Grind my bones to make your bread

I don’t want to talk about anything anymore. Except that I can’t stop myself from talking about everything, forevermore. There is always everything and nothing to say.

Women and all people who can get pregnant lost their right to make vital choices about their own bodies and lives because of religious extremists, because of an illegitimate Supreme Court, because of a president who is currently being investigated for inciting a coup. I, a woman, am now a second-class citizen in America because there is, somehow, no political will or pathway to fix the obvious problems, so more problems keep being created. People are already dying because doctors are afraid to perform life-saving abortion procedures on unviable ectopic pregnancies, which kill the people who suffer from them. People are dying and will die in a thousand other ways from this: from abusive partners, from complications their doctors are unable to address, from depression, from being crushed under the boot of a heartless regime.

There is a great feeling of powerlessness in watching people celebrate causing you harm.

On Sunday, when I drew this comic, I thought it was good black comedy, and then I felt queasy about it and worried it was too dark, and now I think it’s just dark enough, since the only point this comic (writ large) has ever had was to express how I feel in the moment.

When the world is falling apart around you, it’s hard to feel good about mentioning anything else, as if taking your eye off the flaming ball means you’re ready to be lit on fire. But I do have a couple of things I want to share which are, at the very least, pretty topical.

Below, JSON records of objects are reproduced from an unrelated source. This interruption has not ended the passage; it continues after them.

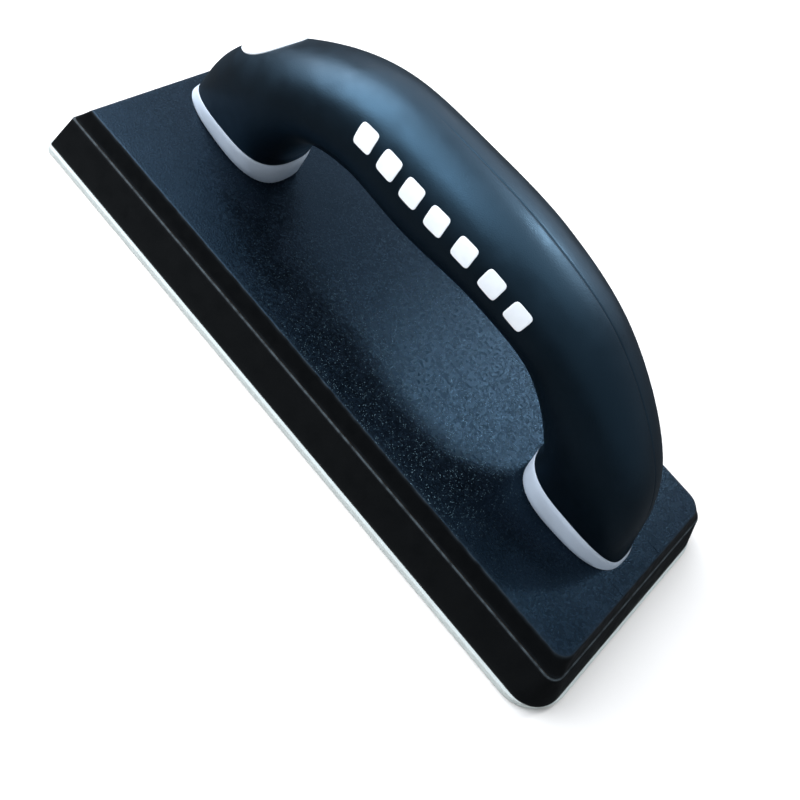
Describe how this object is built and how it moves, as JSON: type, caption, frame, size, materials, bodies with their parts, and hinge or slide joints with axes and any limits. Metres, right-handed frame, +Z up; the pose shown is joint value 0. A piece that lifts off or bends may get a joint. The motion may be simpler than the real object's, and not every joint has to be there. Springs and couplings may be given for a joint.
{
  "type": "grout float",
  "caption": "Hand float for spreading grout: flared rubber pad with a white face sheet, bevelled backing plate and a closed D handle with a soft cover.",
  "frame": {"origin": "middle of the working face, on the surface that the float lies on", "axes": "+X along the float from the square toe to the round-cornered heel, +Y to the left seen from the heel, +Z up through the handle"},
  "size_m": [0.24, 0.1, 0.0883],
  "materials": {
    "face_white": "matt",
    "adhesive": "matt",
    "pad_rubber": "matt",
    "plate_plastic": "fine textured",
    "core_plastic": "satin",
    "grip_rubber": "soft satin",
    "inlay_plastic": "satin",
    "screw_steel": "zinc plated"
  },
  "bodies": {
    "root": {"face_sheet": "face_white", "lower_adhesive": "adhesive", "rubber_pad": "pad_rubber", "upper_adhesive": "adhesive", "backing_plate": "plate_plastic", "handle_core_left": "core_plastic", "handle_core_right": "core_plastic", "grip_cover": "grip_rubber", "thumb_inlay": "inlay_plastic", "screw_toe_left": "screw_steel", "screw_toe_right": "screw_steel", "screw_heel_left": "screw_steel", "screw_heel_right": "screw_steel"}
  },
  "joints": []
}
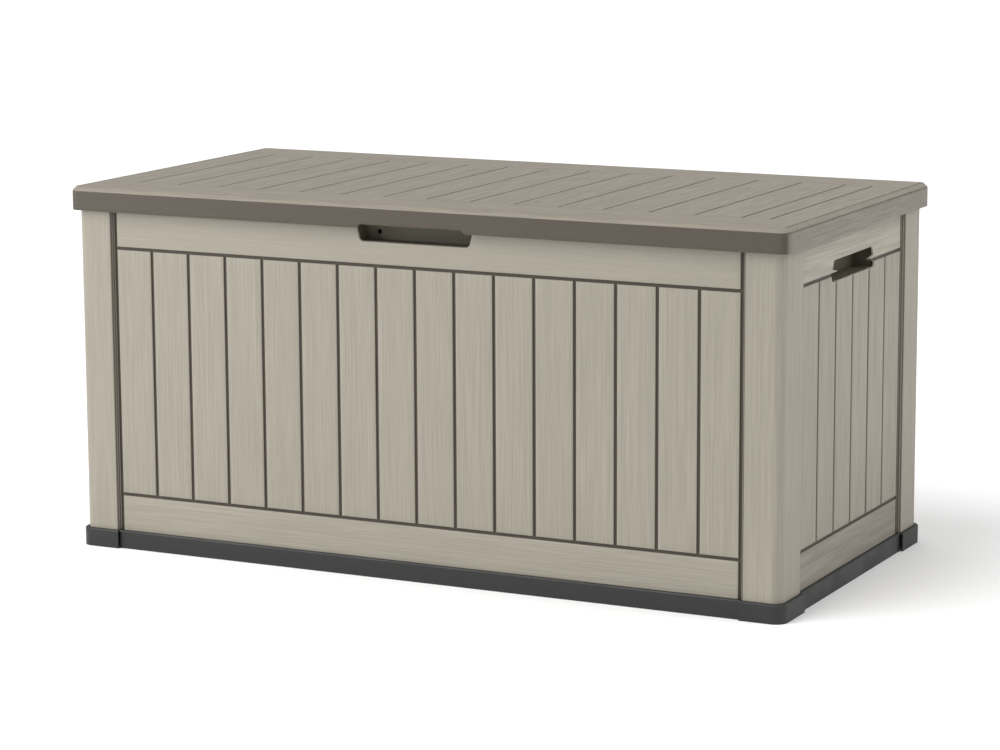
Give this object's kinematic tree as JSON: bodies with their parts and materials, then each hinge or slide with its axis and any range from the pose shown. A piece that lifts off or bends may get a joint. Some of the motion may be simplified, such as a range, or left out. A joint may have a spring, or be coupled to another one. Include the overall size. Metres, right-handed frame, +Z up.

  1. I wrote a Letter of Recommendation for the New York Times on having a Horror Movie Friend, which actually came out last week when I could have posted it more blithely, but what can I say, I am an imperfect being. At least it contains a lot of meditations on hope in the face of futility and death! Also I am very proud of it. A fun topic near and dear to my heart.
  2. The brilliant writer Julia Fine was kind enough to interview me for Catapult, and we talked about End of the World House, narrative architecture, art theory, socioeconomic suffering, and what it’s like writing a kind of crazy book. This, too, feels topical to me, because: apocalypse.

Now it’s time to prepare myself for teaching at Warren Wilson’s MFA program, and to sit back and wait for the rain that it feels like will never come. I’m looking forward to being inspired by my fellow teachers and my future students, because art, at least, does not feel futile to me, even as so much else slides that direction.